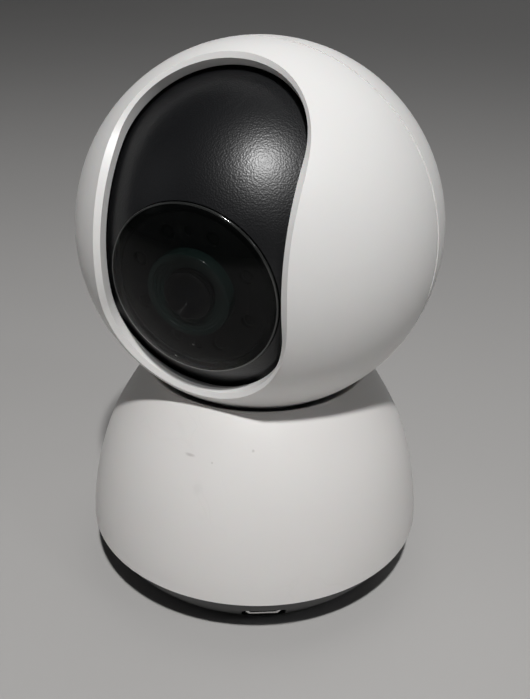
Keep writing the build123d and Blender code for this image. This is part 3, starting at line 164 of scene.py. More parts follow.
class EffectLibrary:
    """Builds each shared effect once and hands out its node group."""

    MIDDLE: float = 0.5
    PIT_EDGES: Span = (0.1, 0.75)
    FINE_GRAIN: float = 1.7
    DRIFT_EDGES: Span = (0.42, 0.62)
    SCUFF_BEND_SCALE: float = 14.0
    SCUFF_BEND: Point = (0.02, 0.02, 0.02)
    SCUFF_TURNS: Tuple[Point, ...] = ((0.5, 0.2, 0.9), (-0.4, 1.1, 0.3))
    SCUFF_STRETCH: Point = (1.0, 0.04, 1.0)
    SCUFF_WIDTH: float = 0.012
    SCUFF_PATCH_SCALE: float = 45.0
    SCUFF_PATCH_EDGES: Span = (0.56, 0.7)
    RAG_SCALE: float = 1400.0
    RUB_EDGES: Span = (0.4, 1.1)
    TRACK_EDGES: Span = (0.05, 0.12)
    PAD_RADIUS: float = 0.16

    def __init__(self) -> None:
        """Start with no groups built."""
        self.built: Dict[Effect, bpy.types.NodeTree] = {}

    def get(self, effect: Effect) -> bpy.types.NodeTree:
        """Return the effect's node group, and build it the first time."""
        if effect not in self.built:
            self.built[effect] = getattr(self, "build_" + effect.value)()
        return self.built[effect]

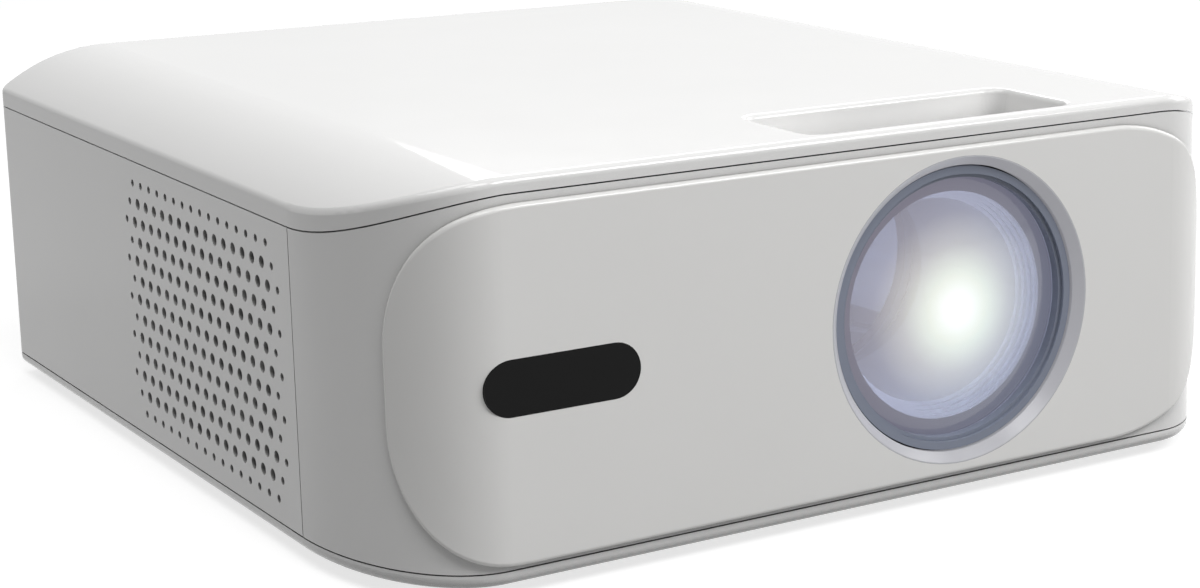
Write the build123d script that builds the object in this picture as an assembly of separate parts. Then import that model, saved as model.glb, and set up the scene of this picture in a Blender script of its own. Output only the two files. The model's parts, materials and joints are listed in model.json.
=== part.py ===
from build123d import *
import math
import os

# A table-top projector with a disc drive. Millimetres. The lens looks along -Y, +X is on the
# viewer's right, +Z is up. The origin is the middle of the bounding box, at the feet.

# ---- Housing ----
body_w = 250.0            # width over the side panels
body_d = 265.0            # depth from the front band to the rear panel
foot_h = 3.0              # what the rubber feet stand proud of the base
base_edge = 3.5           # height of the base cover's rim, up to the lower seam
side_h = 74.5             # lower seam to lid seam, along the sides
arch_r = 46.8             # radius of the lid seam's arch at each side
arch_run = 31.3           # how far in from the side the arch becomes flat
lid_edge = 3.7            # height of the lid's rim above its seam
lid_fillet = 1.9
base_fillet = 2.8
wall = 2.5
corner_x = 28.3           # the front corners are quarter ellipses, this wide
corner_y = 50.7           # and this deep
rear_r = 3.0              # radius of the rear corners
panel_seam = 49.8         # from the front to the seam between band and side panel
seam = 0.35               # open joint between housing pieces
lip_h = 3.0               # lips that locate the panels inside
lip_t = 1.5
lip_gap = 0.1

# ---- Front fascia and sensor window ----
fascia_proud = 1.8
fascia_gap = 0.1          # glue line between fascia and band
fascia_edge = 1.1         # rounding of the fascia's rim
fascia_low = 1.3          # lower seam to the fascia's lower edge
fascia_h = 83.0
fascia_left = -6.0        # ends of the fascia, measured across the corners at 45 degrees
fascia_right = 5.9
fascia_corner_h = 33.0    # its corners are quarter ellipses
fascia_corner_left = 30.0
fascia_corner_right = 28.0
window_w = 39.5
window_h = 13.3
window_x = 42.6           # from the left side of the body
window_fit = 0.08
window_seat = 2.5         # how far the fascia's window overlaps the band
eye_board_w = 30.0        # receiver board behind the window
eye_board_h = 16.0
eye_pitch = 8.0
eye_r = 2.0
eye_l = 3.0

# ---- Recess in the lid ----
recess_w = 80.0
recess_d = 33.0
recess_front = 5.0        # from the front band's face
recess_depth = 8.5
recess_r = 5.0
recess_draft = 12.0       # degrees
recess_wall = 2.0         # thickness of its walls and floor
recess_rim = 1.6
recess_slot_gap = 0.7     # focus ring to the slot in the recess's floor

# ---- Vent holes ----
vent_rows = 13
vent_row_max = 18
vent_pitch = 6.0
vent_back = 108.5         # from the front band's face to the middle of the vents
vent_big = 1.5            # radii
vent_small = 1.0

# ---- Optics ----
lens_x = 153.9            # lens axis, from the left side of the body
lens_up = 42.9            # lens axis, above the lower seam
opening_r = 39.0          # opening in the fascia
bezel_r = 36.4            # clear radius inside the bezel
bezel_fit = 0.05
bezel_land = 0.3
bezel_short = 0.2         # back of the bezel to the inside of the band
sleeve_r = 36.0
sleeve_wall = 2.0
sleeve_lead = 1.0         # sleeve in front of the barrel
barrel_fit = 0.05
barrel_inset = 3.8        # from the fascia's face to the front of the barrel
barrel_stop = 0.4         # barrel to the back of its sleeve at the end of the travel
focus_travel = 6.0
focus_angle = 120.0       # turn of the ring that moves the barrel by its travel, in degrees
pin_r = 2.0
pin_angle = -50.0         # guide pin, in degrees from the top
pin_fit = 0.1
pin_spare = 0.4           # slot beyond the pin at each end of the travel
groove_depth = 1.6        # helical groove in the focus ring, where the pin runs
ring_r = 41.0
ring_w = 14.0
ring_fit = 0.05
ring_flutes = 48
ring_flute_depth = 0.9
front_lens_r = 33.0
front_lens_rim = 2.6
front_lens_dome = 4.0
front_lens_in = 2.4       # rim of the front lens behind the barrel's front
rear_lens_r = 24.0
rear_lens_rim = 3.0
rear_lens_dome = 2.5
rear_lens_in = 7.0        # seat of the rear lens before the barrel's back
lens_rest = 0.4           # a dome's rim to the seat that its crown rests on
lens_shoulder = 1.5
lens_fit = 0.05
baffle_r = 28.7           # stepped baffle behind the front lens, at its widest
baffle_steps = 5
baffle_step_r = 0.95
baffle_step_l = 1.6
box_wall = 2.0
box_half = 34.0           # half the optical box's width and height
box_right = 37.0          # from the lens axis to the right end of the optical box
optics_gap = 5.0          # optical box to the disc drive
mirror_t = 2.0
mirror_l = 84.0
mirror_gap = 2.0          # over and under the mirror
lcd_in = 54.0             # from the left end of the optical box
plate_t = 2.0             # LCD panel and flat lenses
plate_gap = 8.0
plate_fit = 0.1
plate_groove = 1.0        # grooves of the plates, into the box's walls
condenser_in = 17.0       # from the left end of the optical box
condenser_r = 22.0
condenser_rim = 3.0
condenser_dome = 7.0
led_window = 46.0         # square opening in the box's left end
led_board_w = 44.0
led_r = 9.0
led_h = 1.5
light_hole_r = 28.0

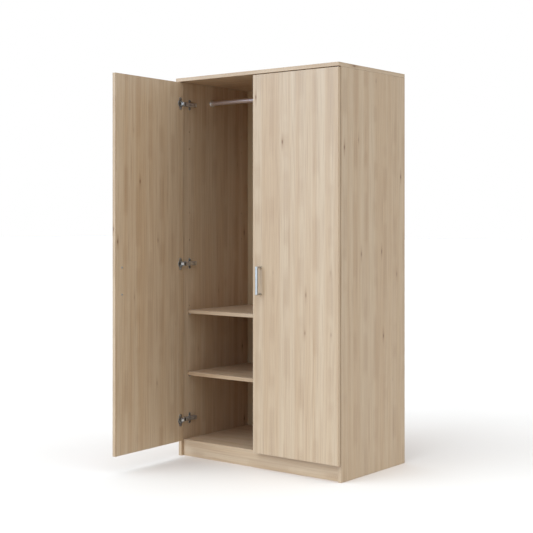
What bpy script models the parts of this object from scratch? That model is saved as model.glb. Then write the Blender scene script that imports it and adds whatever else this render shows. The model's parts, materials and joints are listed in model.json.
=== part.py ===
"""A two-door wardrobe in 18 mm board, with concealed hinges, loose shelves and a hanging rail.

The frame is in metres, +Z up, +X to the right of someone who faces the doors, which face -Y. The origin
is on the floor, under the middle of the cabinet's width and depth. The left door stands open and the
right one is shut. A door hangs on three concealed hinges: their links turn on arms that are fixed to the
cabinet, and their cups, let into the door, turn on the links. So two pivots on each side carry the door.
"""

import math

import bmesh
import bpy
from mathutils import Matrix, Vector

# Cabinet
WIDTH = 1.000
DEPTH = 0.570
HEIGHT = 1.910
BOARD = 0.018
CLEAR = 0.0003  # between faces that touch
EDGE_ROUND = 0.0006  # on the banded edges
OVERSHOOT = 0.010  # of a cutter past the face that it opens
FRONT = -DEPTH / 2  # the plane of the shut doors' faces and of the top's front edge
REAR = DEPTH / 2
CARCASS_FRONT = 0.021  # how far the sides' front edges lie behind the front plane
PLINTH_HEIGHT = 0.082
PLINTH_SETBACK = 0.036
REAR_PLINTH_SETBACK = 0.018
BACK_SHEET = 0.003
BACK_INSET = 0.014  # from the rear edges to the sheet
GROOVE_DEPTH = 0.008

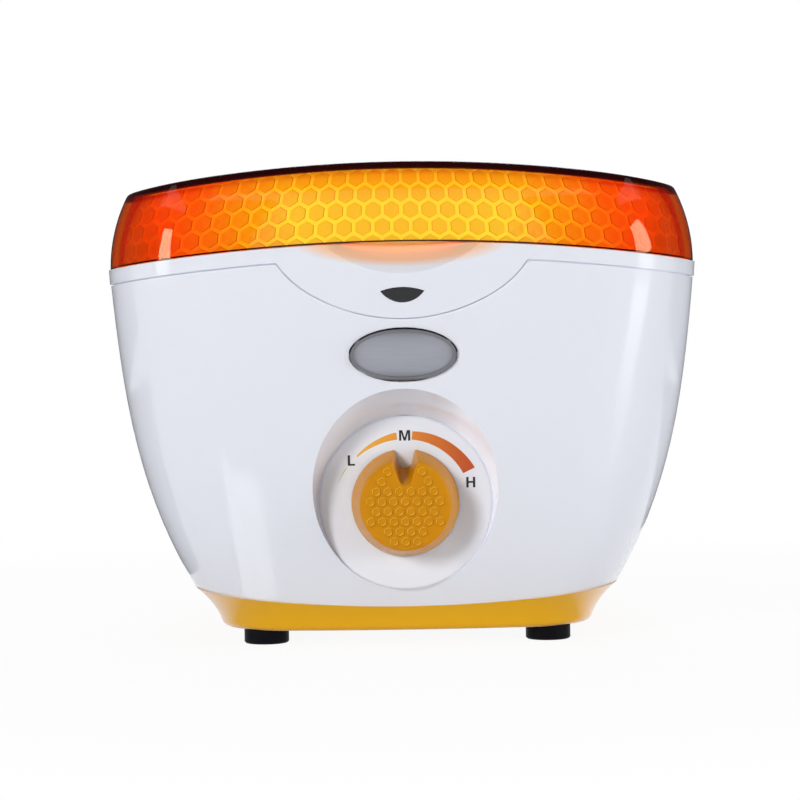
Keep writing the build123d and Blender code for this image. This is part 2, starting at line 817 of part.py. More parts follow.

——————

Given task: Every line of the records that includes the word "follow" should be gathered.

Response:
Keep writing the build123d and Blender code for this image. This is part 3, starting at line 164 of scene.py. More parts follow.
Keep writing the build123d and Blender code for this image. This is part 2, starting at line 817 of part.py. More parts follow.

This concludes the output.